Per qualche giorno la stampa ha riportato la notizia che Renzi avrebbe tagliato (qualcuno aveva detto un dimezzamento) gli F35 per finanziare la riduzione delle tasse ai lavoratori. Più di un anno fa Renzi aveva dedicato un tweet ai soldi buttati per questi cacciabombardieri. Ci speravamo. Ad arte ambienti governativi avevano messo in giro persino la voce che il governo avrebbe contattato il Dipartimento di Stato per spiegare i motivi della scelta e che Obama avrebbe compreso.

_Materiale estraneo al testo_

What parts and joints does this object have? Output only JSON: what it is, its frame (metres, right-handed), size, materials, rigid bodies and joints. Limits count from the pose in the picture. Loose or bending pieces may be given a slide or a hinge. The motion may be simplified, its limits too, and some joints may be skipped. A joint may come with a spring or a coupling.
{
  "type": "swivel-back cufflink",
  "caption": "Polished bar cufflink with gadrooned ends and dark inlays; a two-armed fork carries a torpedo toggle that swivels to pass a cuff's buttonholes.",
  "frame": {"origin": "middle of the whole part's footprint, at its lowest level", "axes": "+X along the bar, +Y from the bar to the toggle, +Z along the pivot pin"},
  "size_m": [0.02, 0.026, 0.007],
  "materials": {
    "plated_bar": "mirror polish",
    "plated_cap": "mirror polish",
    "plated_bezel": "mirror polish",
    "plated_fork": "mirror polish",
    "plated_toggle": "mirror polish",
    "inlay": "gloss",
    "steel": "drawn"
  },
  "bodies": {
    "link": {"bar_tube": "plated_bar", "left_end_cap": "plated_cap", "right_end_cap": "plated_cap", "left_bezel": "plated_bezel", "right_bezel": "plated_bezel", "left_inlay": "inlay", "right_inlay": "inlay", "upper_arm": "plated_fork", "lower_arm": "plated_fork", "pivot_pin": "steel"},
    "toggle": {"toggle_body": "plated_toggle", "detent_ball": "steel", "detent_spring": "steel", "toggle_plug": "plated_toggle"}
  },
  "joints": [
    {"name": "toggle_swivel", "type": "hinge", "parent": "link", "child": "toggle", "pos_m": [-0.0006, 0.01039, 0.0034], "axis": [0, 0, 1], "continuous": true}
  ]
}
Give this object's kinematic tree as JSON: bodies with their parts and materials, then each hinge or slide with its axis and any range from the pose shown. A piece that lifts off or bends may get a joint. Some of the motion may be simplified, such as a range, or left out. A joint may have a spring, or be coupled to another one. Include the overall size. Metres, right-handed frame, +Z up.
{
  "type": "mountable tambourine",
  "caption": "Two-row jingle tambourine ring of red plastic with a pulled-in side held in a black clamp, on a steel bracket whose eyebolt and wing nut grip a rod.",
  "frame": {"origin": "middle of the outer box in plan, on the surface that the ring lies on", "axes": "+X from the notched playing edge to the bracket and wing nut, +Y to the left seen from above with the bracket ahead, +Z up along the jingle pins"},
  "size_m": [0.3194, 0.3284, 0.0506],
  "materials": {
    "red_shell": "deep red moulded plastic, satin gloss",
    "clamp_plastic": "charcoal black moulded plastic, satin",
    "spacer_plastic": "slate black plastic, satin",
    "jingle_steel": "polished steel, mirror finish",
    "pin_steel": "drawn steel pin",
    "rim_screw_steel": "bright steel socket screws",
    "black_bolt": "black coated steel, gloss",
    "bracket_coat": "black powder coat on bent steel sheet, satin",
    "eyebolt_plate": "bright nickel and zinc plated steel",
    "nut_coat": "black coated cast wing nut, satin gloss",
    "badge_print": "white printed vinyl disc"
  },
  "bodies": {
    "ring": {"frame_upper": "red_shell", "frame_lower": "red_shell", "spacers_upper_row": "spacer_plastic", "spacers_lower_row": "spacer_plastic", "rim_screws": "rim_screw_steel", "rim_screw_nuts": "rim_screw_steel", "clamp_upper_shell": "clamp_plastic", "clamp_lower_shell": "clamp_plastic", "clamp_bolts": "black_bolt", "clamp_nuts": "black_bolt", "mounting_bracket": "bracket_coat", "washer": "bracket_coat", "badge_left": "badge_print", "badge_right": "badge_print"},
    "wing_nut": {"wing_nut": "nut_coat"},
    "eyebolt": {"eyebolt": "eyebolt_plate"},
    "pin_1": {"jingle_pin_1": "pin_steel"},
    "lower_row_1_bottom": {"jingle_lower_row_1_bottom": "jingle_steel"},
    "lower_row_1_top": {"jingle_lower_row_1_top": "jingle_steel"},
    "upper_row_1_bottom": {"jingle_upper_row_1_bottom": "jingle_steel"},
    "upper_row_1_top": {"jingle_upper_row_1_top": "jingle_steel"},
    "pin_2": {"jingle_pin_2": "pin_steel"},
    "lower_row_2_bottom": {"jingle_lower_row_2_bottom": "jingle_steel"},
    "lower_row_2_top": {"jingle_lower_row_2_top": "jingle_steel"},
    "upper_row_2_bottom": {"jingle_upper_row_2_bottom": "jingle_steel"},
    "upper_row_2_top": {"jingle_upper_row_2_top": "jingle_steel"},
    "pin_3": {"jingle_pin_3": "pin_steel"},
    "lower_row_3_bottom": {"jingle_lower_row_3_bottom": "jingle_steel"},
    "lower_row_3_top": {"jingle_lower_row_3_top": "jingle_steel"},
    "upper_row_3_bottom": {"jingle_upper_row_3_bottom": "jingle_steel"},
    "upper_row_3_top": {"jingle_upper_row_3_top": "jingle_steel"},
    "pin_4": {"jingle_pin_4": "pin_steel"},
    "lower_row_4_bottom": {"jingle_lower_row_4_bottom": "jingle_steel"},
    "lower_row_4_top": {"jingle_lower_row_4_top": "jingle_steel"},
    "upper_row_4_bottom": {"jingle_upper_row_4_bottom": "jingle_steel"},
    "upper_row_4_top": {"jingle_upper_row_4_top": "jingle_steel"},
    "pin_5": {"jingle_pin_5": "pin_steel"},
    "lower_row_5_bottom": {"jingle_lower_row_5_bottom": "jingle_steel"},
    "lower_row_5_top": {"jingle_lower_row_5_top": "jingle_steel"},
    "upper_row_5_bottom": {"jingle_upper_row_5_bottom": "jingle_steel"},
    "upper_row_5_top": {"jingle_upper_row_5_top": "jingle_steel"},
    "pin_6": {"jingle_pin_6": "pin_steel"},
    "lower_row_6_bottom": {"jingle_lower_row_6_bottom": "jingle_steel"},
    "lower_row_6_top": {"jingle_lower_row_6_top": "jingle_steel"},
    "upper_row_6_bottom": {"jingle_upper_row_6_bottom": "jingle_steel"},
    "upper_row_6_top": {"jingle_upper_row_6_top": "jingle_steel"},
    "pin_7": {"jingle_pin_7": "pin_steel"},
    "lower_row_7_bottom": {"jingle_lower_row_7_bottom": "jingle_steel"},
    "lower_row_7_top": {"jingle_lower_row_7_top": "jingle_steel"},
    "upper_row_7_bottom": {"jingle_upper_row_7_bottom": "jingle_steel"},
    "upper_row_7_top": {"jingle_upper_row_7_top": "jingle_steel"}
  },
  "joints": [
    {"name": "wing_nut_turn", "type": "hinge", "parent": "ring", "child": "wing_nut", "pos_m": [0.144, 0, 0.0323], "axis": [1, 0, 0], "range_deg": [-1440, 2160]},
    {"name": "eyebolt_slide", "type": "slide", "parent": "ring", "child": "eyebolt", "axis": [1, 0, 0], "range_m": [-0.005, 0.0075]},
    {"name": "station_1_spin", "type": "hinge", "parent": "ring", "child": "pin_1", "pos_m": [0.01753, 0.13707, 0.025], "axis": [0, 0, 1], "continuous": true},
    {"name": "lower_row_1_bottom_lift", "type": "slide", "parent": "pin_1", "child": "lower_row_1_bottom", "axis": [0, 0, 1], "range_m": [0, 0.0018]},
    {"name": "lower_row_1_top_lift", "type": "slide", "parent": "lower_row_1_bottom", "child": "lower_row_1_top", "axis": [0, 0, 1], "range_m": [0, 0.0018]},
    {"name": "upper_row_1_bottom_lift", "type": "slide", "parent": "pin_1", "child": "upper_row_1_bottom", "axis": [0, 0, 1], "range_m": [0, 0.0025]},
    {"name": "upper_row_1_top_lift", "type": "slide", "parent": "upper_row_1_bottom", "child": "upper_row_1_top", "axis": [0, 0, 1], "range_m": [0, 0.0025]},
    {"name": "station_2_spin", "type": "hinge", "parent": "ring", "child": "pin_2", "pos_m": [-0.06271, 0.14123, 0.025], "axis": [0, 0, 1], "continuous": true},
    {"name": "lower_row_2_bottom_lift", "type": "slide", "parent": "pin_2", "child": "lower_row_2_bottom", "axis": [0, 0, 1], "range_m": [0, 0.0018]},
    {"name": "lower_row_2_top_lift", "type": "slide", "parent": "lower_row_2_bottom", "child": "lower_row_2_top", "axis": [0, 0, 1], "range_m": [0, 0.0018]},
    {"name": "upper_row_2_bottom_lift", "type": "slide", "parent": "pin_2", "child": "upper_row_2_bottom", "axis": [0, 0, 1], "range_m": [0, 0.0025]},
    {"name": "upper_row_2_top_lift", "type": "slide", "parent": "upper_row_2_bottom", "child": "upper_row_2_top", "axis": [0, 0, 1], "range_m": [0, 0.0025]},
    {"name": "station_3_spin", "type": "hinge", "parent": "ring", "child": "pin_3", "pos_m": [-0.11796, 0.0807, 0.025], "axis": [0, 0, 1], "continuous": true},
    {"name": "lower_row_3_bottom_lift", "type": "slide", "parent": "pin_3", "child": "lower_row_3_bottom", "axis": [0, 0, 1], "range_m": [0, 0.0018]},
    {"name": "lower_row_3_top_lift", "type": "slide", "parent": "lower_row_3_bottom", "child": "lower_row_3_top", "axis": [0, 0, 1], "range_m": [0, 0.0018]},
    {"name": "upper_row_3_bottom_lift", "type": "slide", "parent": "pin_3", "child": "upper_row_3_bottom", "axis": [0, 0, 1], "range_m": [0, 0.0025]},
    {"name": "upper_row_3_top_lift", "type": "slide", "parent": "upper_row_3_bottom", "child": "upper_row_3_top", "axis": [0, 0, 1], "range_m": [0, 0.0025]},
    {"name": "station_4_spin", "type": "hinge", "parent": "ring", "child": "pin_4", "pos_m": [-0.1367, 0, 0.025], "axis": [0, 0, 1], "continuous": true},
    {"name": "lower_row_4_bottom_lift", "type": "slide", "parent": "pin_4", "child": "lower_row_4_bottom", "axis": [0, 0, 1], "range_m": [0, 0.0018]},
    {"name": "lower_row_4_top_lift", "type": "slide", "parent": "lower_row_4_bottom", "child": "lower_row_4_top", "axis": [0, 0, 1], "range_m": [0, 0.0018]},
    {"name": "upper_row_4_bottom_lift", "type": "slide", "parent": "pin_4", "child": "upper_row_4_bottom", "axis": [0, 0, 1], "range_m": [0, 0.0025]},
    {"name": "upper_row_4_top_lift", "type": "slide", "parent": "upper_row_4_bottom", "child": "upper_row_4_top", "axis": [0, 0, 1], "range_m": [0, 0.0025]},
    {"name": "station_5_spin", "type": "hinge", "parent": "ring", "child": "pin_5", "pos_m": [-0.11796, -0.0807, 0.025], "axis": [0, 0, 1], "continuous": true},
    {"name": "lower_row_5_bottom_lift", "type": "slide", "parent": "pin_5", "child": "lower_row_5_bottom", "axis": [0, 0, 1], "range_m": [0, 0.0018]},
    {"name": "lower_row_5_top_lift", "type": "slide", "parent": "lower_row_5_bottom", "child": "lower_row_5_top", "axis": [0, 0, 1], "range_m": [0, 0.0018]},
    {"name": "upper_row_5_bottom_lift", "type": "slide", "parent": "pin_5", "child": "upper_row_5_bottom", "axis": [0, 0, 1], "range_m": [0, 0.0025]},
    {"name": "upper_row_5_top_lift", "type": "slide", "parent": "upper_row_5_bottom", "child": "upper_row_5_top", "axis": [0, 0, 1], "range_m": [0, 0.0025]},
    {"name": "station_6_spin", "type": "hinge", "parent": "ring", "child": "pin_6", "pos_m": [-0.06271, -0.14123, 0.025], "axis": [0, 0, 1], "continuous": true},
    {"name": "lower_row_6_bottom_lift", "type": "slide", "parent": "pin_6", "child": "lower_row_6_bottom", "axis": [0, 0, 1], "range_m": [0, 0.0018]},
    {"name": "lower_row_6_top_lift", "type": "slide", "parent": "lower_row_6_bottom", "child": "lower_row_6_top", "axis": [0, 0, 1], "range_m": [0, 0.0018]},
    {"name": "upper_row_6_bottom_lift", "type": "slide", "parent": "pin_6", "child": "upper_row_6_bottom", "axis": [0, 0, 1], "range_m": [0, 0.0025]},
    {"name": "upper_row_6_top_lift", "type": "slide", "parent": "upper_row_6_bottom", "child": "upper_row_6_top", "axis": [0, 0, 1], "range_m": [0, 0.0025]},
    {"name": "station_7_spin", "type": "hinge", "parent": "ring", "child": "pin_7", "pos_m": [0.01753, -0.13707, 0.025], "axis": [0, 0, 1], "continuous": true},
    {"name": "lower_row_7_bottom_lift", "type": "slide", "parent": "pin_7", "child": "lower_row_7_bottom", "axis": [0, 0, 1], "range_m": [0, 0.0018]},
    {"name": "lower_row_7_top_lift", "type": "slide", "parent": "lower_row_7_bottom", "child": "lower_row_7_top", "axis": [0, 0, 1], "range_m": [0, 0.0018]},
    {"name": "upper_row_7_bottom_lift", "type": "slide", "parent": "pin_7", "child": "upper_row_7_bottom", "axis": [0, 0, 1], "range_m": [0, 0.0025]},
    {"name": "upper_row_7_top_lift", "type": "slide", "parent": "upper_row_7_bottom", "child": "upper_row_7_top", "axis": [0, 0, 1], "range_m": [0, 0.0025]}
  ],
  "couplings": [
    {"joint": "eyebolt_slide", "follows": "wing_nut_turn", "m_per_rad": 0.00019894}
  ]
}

Era un bluff. E notizie di agenzia riportavano un possibile taglio delle spese militari di 1,5 miliardi l’anno (per 10 anni) e addirittura la “cessione di una portaerei”. Felici di essere smentiti, ma non si vede nessun taglio in arrivo. La portaerei Cavour continuerà inutilmente (per fortuna) a navigare in giro per il mondo. I cacciabombardieri rimangono quelli -90- e sempre 14 miliardi dovremo spendere nei prossimi anni per acquistarli e produrli. E a livello di annunci sono ancora, al momento, i provvedimenti promessi dal governo. Il consiglio dei ministri ha discusso una “informativa” con delle “linee guida” mentre i disegni di leggere dovranno attendere il giudizio del parlamento. Il motivo è semplice: le coperture sono ancora aleatorie e sopravvalutate. I risparmi della spending review -come ha avvertito il commissario Cottarelli- non sono 7, ma 3 miliardi (sempre che cominciamo a farli). La possibilità di aumentare il rapporto deficit-pil dal 2,6 al 3% non è affatto scontato: la commissione europea non è d’accordo. Qualche problema c’è anche per i capitali da far rientare dalla Svizzera: la discussione in Parlamento si è vistosamente arenata. E così via. Renzi avrebbe voluto fare come il Tremonti di un tempo: spendere subito soldi virtuali, sperando che poi si realizzino i risparmi e le entrate, ma non si può più fare. Bruxelles ci controlla e non si fida di un tweet. Il premier pensava un paio di giorni fa di entrare nel consiglio dei ministri e di presentarsi alla conferenza stampa con i decreti in mano: si è limitato a delle slides e al rinvio al prossimo Documento di Economia e Finanza.

Ovviamente colpiscono i 1000 euro in più in busta paga l’anno per i lavoratori con redditi inferiori ai 25mila euro lordi ed è un bene stanziare ben 5 miliardi per un programma di interventi di edilizia scolastica e per il riassetto idrogeologico: meno bene il rinvio interlocutorio delle misure per il lavoro e la crescita, che vengono previste in un decreto e in un disegno di legge (di cui ancora si conoscono solo i titoli) per il quale bisognerà aspettare diversi mesi. Eppure la disoccupazione è la vera emergenza nazionale.
Il premier si è scontrato con il problema di trovare i soldi. Non ha voluto mettere la tassa sui grandi patrimoni, ma ha alzato -giustamente- al 26% l’imposizione sulle rendite finanziarie mentre non ha voluto tassare le transazioni finanziarie. Non ha voluto andare a prendere i soldi là dove ci sono: nelle grandi ricchezze, nei patrimoni dei privilegiati e nei mercati finanziari. Ma Renzi avrebbe potuto anche tagliare le spese militari e gli F35. Non è successo. Evidentemente la telefonata con il Dipartimento di Stato è andata male o le resistenze dei generali sono state feroci.

Come ha più volte ricordato la campagna Sbilanciamoci si potrebbero risparmiare -in modo permanente- ben 4 miliardi di euro riducendo le spese militari (tagliando gli stanziamenti per gli F35, per le fregate FREMM, per i sommergibili U-212 e riducendo gli organici delle Forze Armate) e si potrebbero incassare qualcosa come 15-16 miliardi mettendo una tassa degna di questo nome sui grandi patrimoni e introducendo una vera tobin tax che con una imposta dello 0,05 su tutti i prodotti finanziari, derivati e titoli di stato. Arriviamo a circa 20 miliardi con i quali finanziare -oltre che il taglio dell’Irpef- anche un vero piano del lavoro o misure di reddito di cittadinanza. Tutto questo avrebbe un impatto sostanziale veramente importante: per la prima volta si taglierebbero in modo sostanziale le spese militari e non la sanità e le pensioni. E poi si darebbe l’idea che la crisi la pagano anche i ricchi e non solo i lavoratori e i pensionati. Tutto questo avrebbe un effetto autenticamente redistributivo che contribuirebbe a ridurre -anche se leggermente- le diseguaglianze nel nostro paese, condizione per far ripartire i consumi interni. Purtroppo, per il momento non è questa la strada che Renzi ha intrapreso. Per quanto poi riguarda gli annunci, aspettiamo fiduciosi.